Over the last few weeks there's been a lot of discussion concerning the redesign of the FCC website. We've discussed problems and potential solutions, with many of you helping us to identify a usable navigation structure through our card sorting tool. Now it's time to move onto the design.
Redesigning the FCC site was not unlike a lot of other Redesigning the Government mock-ups that we've done. What's been missing on other government sites, and what the FCC site seems to struggle with, is the creation of a positive user experience. In many discussions that we've had with people who develop these sites, they've told us that they feel the need to cater to all possible audiences. Although an understandable impulse, this becomes problematic when they try to cater to all audiences equally.
When they don't sufficiently prioritize their different audiences, they fall into the same old traps: including as many links as possible on the home page. The resulting design makes us, and most of the American public, react negatively. The kitchen sink approach makes it exceedingly hard for users to find what they need. We started the Redesigning the Government series to show that these kinds of issues do have design solutions, and also to offer examples of techniques and methods for breaking free from the chains of stereotypical design.

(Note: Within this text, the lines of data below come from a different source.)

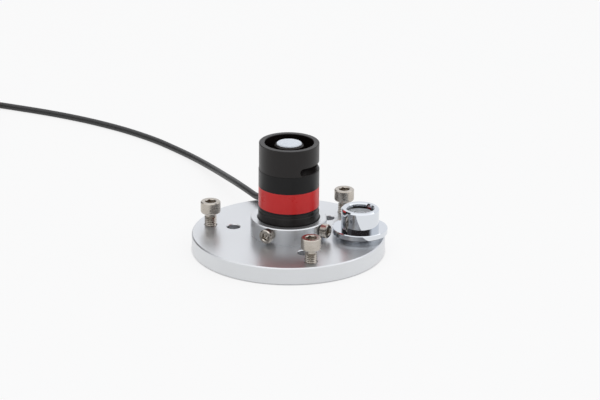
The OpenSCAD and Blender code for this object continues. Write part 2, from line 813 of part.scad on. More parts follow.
module level_housing() {
    flange_r = level_flange_d / 2;
    color([0.82, 0.84, 0.88]) at_turn(level_turn, level_reach) turned(concat(
        [[level_bore_r, plate_t], [flange_r, plate_t]],
        [[flange_r, level_flange_top_z - flange_edge]],
        arc(flange_r - flange_edge, level_flange_top_z - flange_edge, flange_edge, 0, 90),
        arc(level_cup_r + neck_round, level_flange_top_z + neck_round, neck_round, 270, 180),
        arc(level_cup_r - level_edge, level_top_z - level_edge, level_edge, 0, 90),
        [
            [level_window_r + level_lip_edge, level_top_z],
            [level_window_r, level_top_z - level_lip_edge],
            [level_window_r, glass_top_z],
            [level_bore_r, glass_top_z]
        ]
    ));
}

module level_window() {
    color([0.75, 0.78, 0.8, 0.5]) at_turn(level_turn, level_reach)
        ring(level_bore_r - running_fit, 0, glass_low_z, glass_t);
}

module level_seal() {
    color([0.2, 0.2, 0.2]) at_turn(level_turn, level_reach)
        ring(level_bore_r - running_fit, level_window_r, seal_low_z, level_seal_t);
}

// Half outline of the bubble, as a flat dome pressed up under the window
function bubble_outline(grown) =
    let (r = bubble_d / 2 + grown)
    let (high = r * bubble_share + grown)
    [for (i = [0 : bubble_steps]) let (a = -90 + 90 * i / bubble_steps)
        [r * cos(a), glass_low_z + high * sin(a)]];

module level_fluid() {
    fluid_r = level_bore_r - running_fit;
    color([0.75, 0.85, 0.7, 0.5]) at_turn(level_turn, level_reach) difference() {
        turned([
            [0, target_top_z],
            [fluid_r, target_top_z],
            [fluid_r, seal_low_z],
            [level_window_r - running_fit, seal_low_z],
            [level_window_r - running_fit, glass_low_z],
            [0, glass_low_z]
        ]);
        turned(concat(bubble_outline(bubble_gap), [[0, glass_low_z]]));
    }
}

module level_bubble() {
    color([0.95, 0.97, 1, 0.5]) at_turn(level_turn, level_reach, -bubble_gap / 2)
        turned(concat(bubble_outline(0), [[0, glass_low_z]]));
}

module level_target() {
    color([0.85, 0.86, 0.86]) at_turn(level_turn, level_reach)
        ring(level_bore_r - running_fit, 0, plug_top_z, target_t);
}

module level_plug() {
    color([0.7, 0.6, 0.35]) at_turn(level_turn, level_reach) difference() {
        ring(level_bore_r - running_fit, 0, plate_t, plug_t);
        ring(fix_screw_d / 2 + running_fit, 0, plate_t - cut, plug_t - fix_screw_end_gap / 2 + cut);
    }
}

module level_fixing_screw() {
    top_z = plug_top_z - fix_screw_end_gap;
    shank_low_z = fix_screw_sink + fix_screw_head_r - fix_screw_d / 2;
    color([0.66, 0.63, 0.6]) at_turn(level_turn, level_reach) difference() {
        union() {
            translate([0, 0, fix_screw_sink]) cylinder(
                r1 = fix_screw_head_r - seat_fit,
                r2 = fix_screw_d / 2 - fix_screw_pitch * thread_depth_share,
                h = fix_screw_head_r - fix_screw_d / 2 + fix_screw_pitch * thread_depth_share
            );
            translate([0, 0, shank_low_z]) mirror([0, 0, 1])
                turned(concat(
                    shank_outline(fix_screw_d, fix_screw_pitch, top_z - shank_low_z),
                    [[fix_screw_d / 2 - fix_screw_pitch * thread_depth_share, 0], [0, 0]]
                ));
        }
        translate([0, 0, fix_screw_sink - cut])
            cylinder(r = fix_key / 2 / cos(180 / hex_sides), h = fix_key / 2 + cut, $fn = hex_sides);
    }
}

// A tube along the points p, closed at both ends, whose rings turn to keep level, or towards a side
module tube(p, r, sides, towards = [0, 0, 0]) {
    last = len(p) - 1;
    rings = [
        for (i = [0 : last])
            let (t = unit(p[min(i + 1, last)] - p[max(i - 1, 0)]))
            let (flat = unit(norm(towards) > 0 ? towards - t * (towards * t) : [-t.y, t.x, 0]))
            let (up = cross(t, flat))
            [for (k = [0 : sides - 1]) let (a = 360 * k / sides)
                p[i] + r * (flat * cos(a) + up * sin(a))]
    ];
    polyhedron(
        points = [for (one = rings) each one],
        faces = concat(
            [[for (k = [0 : sides - 1]) sides - 1 - k]],
            [for (i = [0 : last - 1]) for (k = [0 : sides - 1])
                let (a = i * sides + k, b = i * sides + (k + 1) % sides)
                each [[a, b, b + sides], [a, b + sides, a + sides]]],
            [[for (k = [0 : sides - 1]) last * sides + k]]
        )
    );
}

module cable_lead() {
    color([0.2, 0.2, 0.2]) tube(lead_line, cable_r, lead_sides);
}

module cable_coil() {
    color([0.2, 0.2, 0.2]) tube(coil_line, cable_r, coil_sides);
}

module cable_tail() {
    color([0.2, 0.2, 0.2]) tube(smooth_line(tail_route, ring_step), cable_r, lead_sides);
}

// A strap round the coil's bundle, on the side away from its ends
module coil_tie() {
    high = (coil_layers - 1) * turn_pitch + cable_d;
    low_r = coil_inner_r - cable_r - tie_gap;
    high_r = coil_outer_r + cable_r + tie_gap;
    color([0.05, 0.05, 0.05]) translate([coil_centre.x, coil_centre.y, 0])
        rotate([0, 0, coil_start_turn + tie_turn]) translate([0, tie_w / 2, 0]) rotate([90, 0, 0])
            linear_extrude(tie_w) difference() {
                translate([low_r - tie_t, 0])
                    square([high_r - low_r + 2 * tie_t, high + tie_gap + tie_t]);
                translate([low_r, -cut]) square([high_r - low_r, high + tie_gap + cut]);
            }
}

// Places the plug's pieces, whose +Z is the way that it mates
module on_plug() {
    translate([plug_origin.x, plug_origin.y, plug_z]) rotate([0, 0, plug_turn])
        rotate([0, 90, 0]) children();
}

module plug_boot() {
    inner_r = crimp_r + running_fit;
    color([0.08, 0.08, 0.08]) on_plug() turned([
        [gland_bore_r, 0],
        [boot_rear_r, 0],
        [boot_rear_r + seam_edge, seam_edge],
        [boot_front_r, crimp_start + boot_taper_gap],
        [boot_front_r, boot_length - seat_fit],
        [inner_r, boot_length - seat_fit],
        [inner_r, crimp_start - seat_fit],
        [gland_bore_r, crimp_start - seat_fit]
    ]);
}

module plug_crimp_sleeve() {
    color([0.75, 0.75, 0.75]) on_plug()
        ring(crimp_r, gland_bore_r, crimp_start, body_z - crimp_start);
}

module plug_body() {
    slot_z = plug_face_z - contact_slot_length;
    color([0.75, 0.75, 0.73]) on_plug() difference() {
        turned([
            [0, body_z],
            [rear_body_r, body_z],
            [rear_body_r, collar_rear_z - shoulder_plug_t],
            [shoulder_plug_r, collar_rear_z - shoulder_plug_t],
            [shoulder_plug_r, collar_rear_z - collar_fit_gap],
            [contact_r, collar_rear_z - collar_fit_gap],
            [contact_r, collar_rear_z + contact_length],
            [contact_r - contact_wall, collar_rear_z + contact_length],
            [contact_r - contact_wall, collar_rear_z],
            [0, collar_rear_z]
        ]);
        for (side = [-1, 1]) translate([side * (flats_w + plug_collar_d) / 2, 0, body_z])
            cube([plug_collar_d, plug_collar_d, rear_body_length], center = true);
        for (k = [0 : contact_slots - 1]) rotate([0, 0, 360 * k / contact_slots])
            translate([contact_r - 2 * contact_wall, -contact_slot_w / 2, slot_z])
                cube([3 * contact_wall, contact_slot_w, contact_slot_length + cut]);
    }
}

// The bayonet collar: a gripped ring that turns on the body, with two slanting tracks
module plug_collar() {
    collar_r0 = plug_collar_d / 2;
    ridge_r = PI * collar_r0 / grip_ridges / 2;
    track_z = plug_face_z - track_w * track_rise_share;
    color([0.8, 0.8, 0.8]) on_plug() difference() {
        turned([
            [contact_r + running_fit, collar_rear_z],
            [collar_r0 - grip_depth, collar_rear_z],
            [collar_r0, collar_rear_z + grip_depth],
            [collar_r0, collar_rear_z + grip_length - grip_depth],
            [collar_r0 - grip_depth, collar_rear_z + grip_length],
            [collar_front_r, collar_rear_z + grip_length],
            [collar_front_r, plug_face_z],
            [collar_bore, plug_face_z],
            [collar_bore, collar_rear_z + collar_rear_wall],
            [contact_r + running_fit, collar_rear_z + collar_rear_wall]
        ]);
        for (k = [0 : grip_ridges - 1]) rotate([0, 0, 360 * k / grip_ridges])
            translate([collar_r0 + ridge_r / 2, 0, collar_rear_z - cut])
                cylinder(r = ridge_r, h = grip_length + 2 * cut, $fn = 16);
        for (side = [0, 180]) rotate([0, 0, side]) {
            for (k = [0 : track_steps - 1])
                rotate([0, 0, track_turn * k / track_steps])
                    translate([0, 0, track_z - track_w * track_slant_share * k / track_steps])
                        rotate([0, 90, 0]) cylinder(d = track_w, h = collar_r0, $fn = 32);
            rotate([0, 90, 0]) translate([-plug_face_z, 0, 0])
                translate([-cut, -track_w / 2, 0])
                    cube([track_w * track_rise_share + cut, track_w, collar_r0]);
        }
    }
}

module plug_insulator() {
    color([0.95, 0.95, 0.92]) on_plug()
        ring(insulator_r, plug_pin_d / 2 + seat_fit, collar_rear_z, insulator_length);
}

module plug_pin() {
    color([0.85, 0.7, 0.3]) on_plug() turned([
        [0, collar_rear_z],
        [plug_pin_d / 2, collar_rear_z],
        [plug_pin_d / 2, collar_rear_z + insulator_length + pin_stick_out - plug_pin_d],
        [plug_pin_d / 6, collar_rear_z + insulator_length + pin_stick_out],
        [0, collar_rear_z + insulator_length + pin_stick_out]
    ]);
}

module plug_gasket() {
    color([0.7, 0.2, 0.15]) on_plug() ring(
        contact_r - contact_wall - running_fit, insulator_r + running_fit, collar_rear_z, gasket_ring_t
    );
}

base_plate();
levelling_screw(left_turn);  // levelling_screw_left
levelling_screw(front_turn);  // levelling_screw_front
levelling_screw(rear_turn);  // levelling_screw_rear
clamp_screw(clamp_left_turn);  // clamp_screw_left
clamp_screw(clamp_right_turn);  // clamp_screw_right
sensor_base();
sensor_housing();
head_seal();
base_screws();
diffuser();
diffuser_gasket();
photodiode_header();
photodiode_cap();
photodiode_window();
photodiode_chip();
circuit_board();
board_retainer();
contact_socket();
contact_pins();
pin_insulator();
core_wires();
cable_gland();
label_band();
label_red_band();
level_housing();
level_window();
level_seal();
level_fluid();
level_bubble();
level_target();
level_plug();
level_fixing_screw();
cable_lead();
cable_coil();
cable_tail();
coil_tie();
plug_boot();
plug_crimp_sleeve();
plug_body();
plug_collar();
plug_insulator();
plug_pin();
plug_gasket();
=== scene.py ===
"""Finishes, cable and studio for a small black light sensor clamped in a round levelling plate.

Lengths are in metres, +Z is up, -Y is the front, and the plate's underside is at z = 0.
"""
import json
import math

import bmesh
import bpy
from mathutils import Matrix, Vector


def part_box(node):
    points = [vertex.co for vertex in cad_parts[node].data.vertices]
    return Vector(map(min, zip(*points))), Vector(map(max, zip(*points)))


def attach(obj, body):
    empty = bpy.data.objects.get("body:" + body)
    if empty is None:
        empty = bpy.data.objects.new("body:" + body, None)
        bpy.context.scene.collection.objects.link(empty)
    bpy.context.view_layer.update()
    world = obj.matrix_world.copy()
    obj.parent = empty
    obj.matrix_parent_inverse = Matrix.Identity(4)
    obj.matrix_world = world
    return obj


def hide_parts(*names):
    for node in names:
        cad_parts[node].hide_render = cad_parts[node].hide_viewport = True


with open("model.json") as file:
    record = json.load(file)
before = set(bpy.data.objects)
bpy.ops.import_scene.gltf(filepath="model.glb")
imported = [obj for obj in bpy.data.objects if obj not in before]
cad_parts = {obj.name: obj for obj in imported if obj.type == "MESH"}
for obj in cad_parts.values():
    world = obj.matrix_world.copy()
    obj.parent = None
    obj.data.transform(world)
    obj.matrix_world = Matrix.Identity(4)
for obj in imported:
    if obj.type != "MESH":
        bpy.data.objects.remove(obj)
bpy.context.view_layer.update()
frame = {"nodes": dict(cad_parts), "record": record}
BODY = "fixture"


# Camera

CAMERA_PLACE = (0.004424, -1.02891, 0.40937)
CAMERA_ELEVATION = math.radians(20.7)
CAMERA_ROLL = math.radians(0.579)
CAMERA_LENS = 168.07


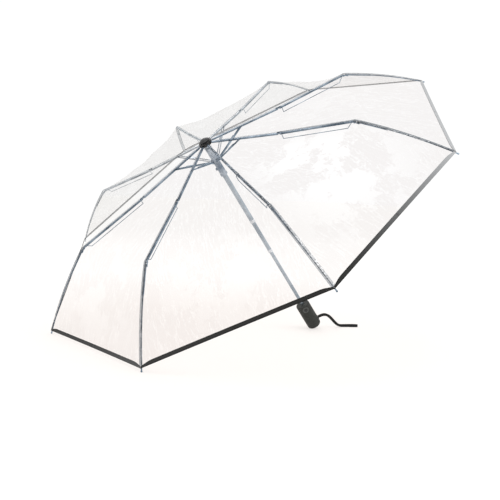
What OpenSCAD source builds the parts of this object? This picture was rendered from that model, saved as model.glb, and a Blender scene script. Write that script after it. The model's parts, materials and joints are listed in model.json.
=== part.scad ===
// Three-fold compact umbrella with a clear film canopy, open, lying on two rib tips and its handle.
// Every piece is drawn upright about the shaft's axis, with z = 0 on top of the crown, and then laid down.

/* [Canopy] */
// Distance from the shaft's axis to the centre of a rib's tip
rim_r = 485; // [475:1:495]
// How far the rib tips lie below the top of the crown
rim_drop = 172; // [165:1:180]
// Thickness of the film
film_t = 0.5; // [0.4:0.1:0.6]
// How far the rim bows in between two tips
rim_bow = 4; // [0:1:8]
// Width of the tape round the rim
binding_w = 8; // [6:1:9]

/* [Ribs] */
// Radius of the crown's wire, on which the inner ribs hinge
crown_r = 12.2; // [12.1:0.1:12.6]
// Radius of the runner's wire, on which the stretchers hinge
runner_r = 9.2; // [9:0.1:9.2]
// Inner rib, from the crown's wire to its outer pin
inner_len = 156.6; // [155:0.1:159]
// Slope of the inner rib when the umbrella is open
inner_slope = 8.75; // [8:0.25:9.5]
// Middle rib, from pin to pin
middle_len = 161.5; // [159:0.5:163]
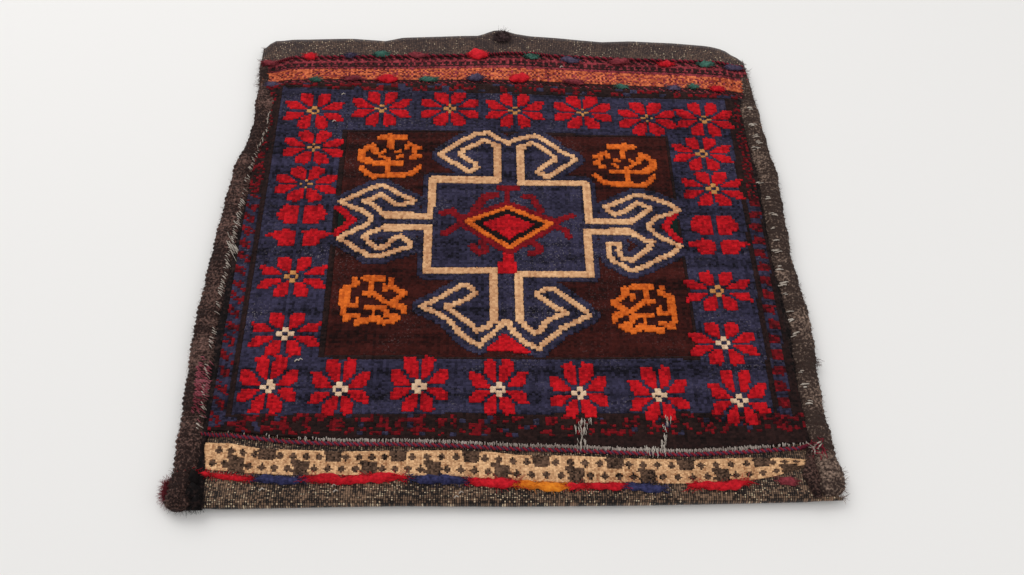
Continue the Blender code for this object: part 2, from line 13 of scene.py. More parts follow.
import bmesh
import bpy
import numpy as np
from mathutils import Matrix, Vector


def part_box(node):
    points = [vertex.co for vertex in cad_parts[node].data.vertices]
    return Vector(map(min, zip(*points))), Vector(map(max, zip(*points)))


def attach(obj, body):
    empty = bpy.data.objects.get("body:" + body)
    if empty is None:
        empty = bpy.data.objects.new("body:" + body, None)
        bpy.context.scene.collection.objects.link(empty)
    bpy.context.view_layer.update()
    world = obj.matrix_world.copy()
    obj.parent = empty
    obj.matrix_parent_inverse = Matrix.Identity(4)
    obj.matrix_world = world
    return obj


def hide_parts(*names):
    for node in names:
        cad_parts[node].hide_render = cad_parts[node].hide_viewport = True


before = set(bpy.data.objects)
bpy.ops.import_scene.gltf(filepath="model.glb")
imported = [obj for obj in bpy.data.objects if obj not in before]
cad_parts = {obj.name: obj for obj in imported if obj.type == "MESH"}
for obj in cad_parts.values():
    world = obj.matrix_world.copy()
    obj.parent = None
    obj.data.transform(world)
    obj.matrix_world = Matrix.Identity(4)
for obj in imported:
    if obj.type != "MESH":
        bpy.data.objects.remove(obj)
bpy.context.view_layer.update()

MM = 0.001
print("CAD nodes:", len(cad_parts))

# %% [markdown]
# The pattern was measured from a zero point near the middle of the bag.  The diamond's heart in the CAD model
# is known to lie 2 mm left of that zero and 18 mm beyond it, so the heart's box fixes every other place.

# %% Zero point, heights and the measures of the flat bag
def middle(node):
    low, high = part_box(node)
    return [(a + b) / 2 / MM for a, b in zip(low, high)]


heart = middle("pile_diamond_heart")
ZERO_X = heart[0] + 2
ZERO_Y = heart[1] - 18
CLOTH_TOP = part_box("bag_cloth")[1][2] / MM
CLOTH_THICK = 2.2
PINCH_Z = 7.0                # middle of the bound edges above the floor
FLAT_HALF = 248.0            # the cloth is flat to here, then comes down to the binding
PINCH_HALF = 263.0
FOLD_EDGE = [(-281, -279.5), (-100, -280), (0, -282.5), (100, -284), (281, -284)]
FRONT_SAG = 0.6              # the front cloth lies this much below the top of its CAD box
SEAM_GAP = 0.3               # between the two cloths at the binding, each way
OUT_OF_SQUARE = 0.019        # the left side lies longer than the right by twice this share
HALF_WIDE = 280.0            # from the middle to a side, where that share is reached
print("zero:", round(ZERO_X, 1), round(ZERO_Y, 1), "cloth top:", round(CLOTH_TOP, 1))

# %% [markdown]
# The real bag was knotted by hand, so nothing on it is straight.  Lists of (place, measure) pairs describe
# the mouth's wavy edge and the outer edges of the two bindings, and `np.interp` reads between them.

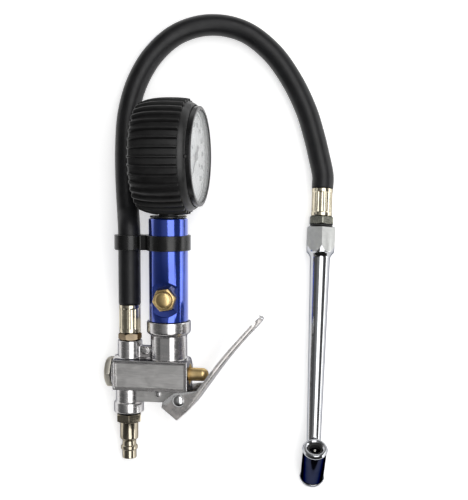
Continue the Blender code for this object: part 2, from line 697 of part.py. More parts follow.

What made the FCC redesign different was the content. Most visitors find it difficult to understand the vast majority of the content for good reason: it can be highly-technical, and the FCC's operations are foreign to most people. Not only that, but information tends to be scattered throughout the existing site, making for a significant challenge for us simply to find it. While we didn't create the perfect organizational system – if such a thing exists – we did focus on making the content more approachable to the average user, while still allowing for experts to find what they need.
One caveat: no one can be expected to be an expert on everything that the FCC does. Our mock-ups do not perfectly reflect every nuance of FCC policy. Rather, they are intended to provide useful examples of how information in this context can be organized.
We also wish to note that the FCC has been incredibly supportive of our efforts to identify possible improvements for their website. Many members of the policy community have also contributed their time and expertise, which we greatly appreciate.
The home page of any website should be the place that welcomes you. It is the place that allows any user to see what your site is about and what they can do with it. The current FCC site throws everything at the user right away, leading to decision paralysis. It's tough for users to understand their choices as to where to go next, and coming to a decision about what to do next is even harder. In our mock-up, we've pulled out some of the most important elements on the FCC site: alerts, news, meetings and events, and proceedings where the FCC is seeking public comments.
Logged In Home Page
One of the pages on the current FCC site allows users, after entering an email address and password, the ability to identify FCC-related topics they're interested in. The FCC then sends the user updates according to these topics. What we've suggested below is the ability for the user to log into the site rather than this particular page and, in addition to getting updates via email, the content on the home page would be tailored to these interests.
One thing the FCC site doesn't seem to have is a single hub that provides user-friendly information about their rulemakings, and a gateway to finding the results of those proceedings. On our comp you might recognize some of the elements on this page from our earlier Supreme Court website redesign. We felt that the proceedings page from that project did a good job of describing this kind of process, and it was a pattern that we could continue to use with the FCC in much the same way.
This is another example of where we created a page to pull together content found in far-flung areas of the existing FCC site. From what we could see, basic information about a rulemaking docket is found in one area, while comments and discussion about it is found elsewhere. Again, borrowing some elements from the Supreme Court mock-up, we structured the page so that the user can quickly learn about the docket, where a proposed rule fits within the rulemaking process, and provide an overview of what else has happened with regard to that particular docket.
It's clear that the FCC site has been developed piecemeal since the last redesign eight years ago, and the changes that have happened in telecommunications have surely made this a daunting task. Because of the FCC's important role in our government, their website must convey their vast content in a clear and organized way. In this case, the organization of information is the key to making the site as useful as it can be.
While it's clear that the current FCC site could use some graphic design help, we encourage the FCC to look beyond the simple challenge of making the site look great and significantly focus on making it feel just as great. While our work simply skims the surface, we hope that the FCC will see in our redesign the potential for a cohesive and useful experience.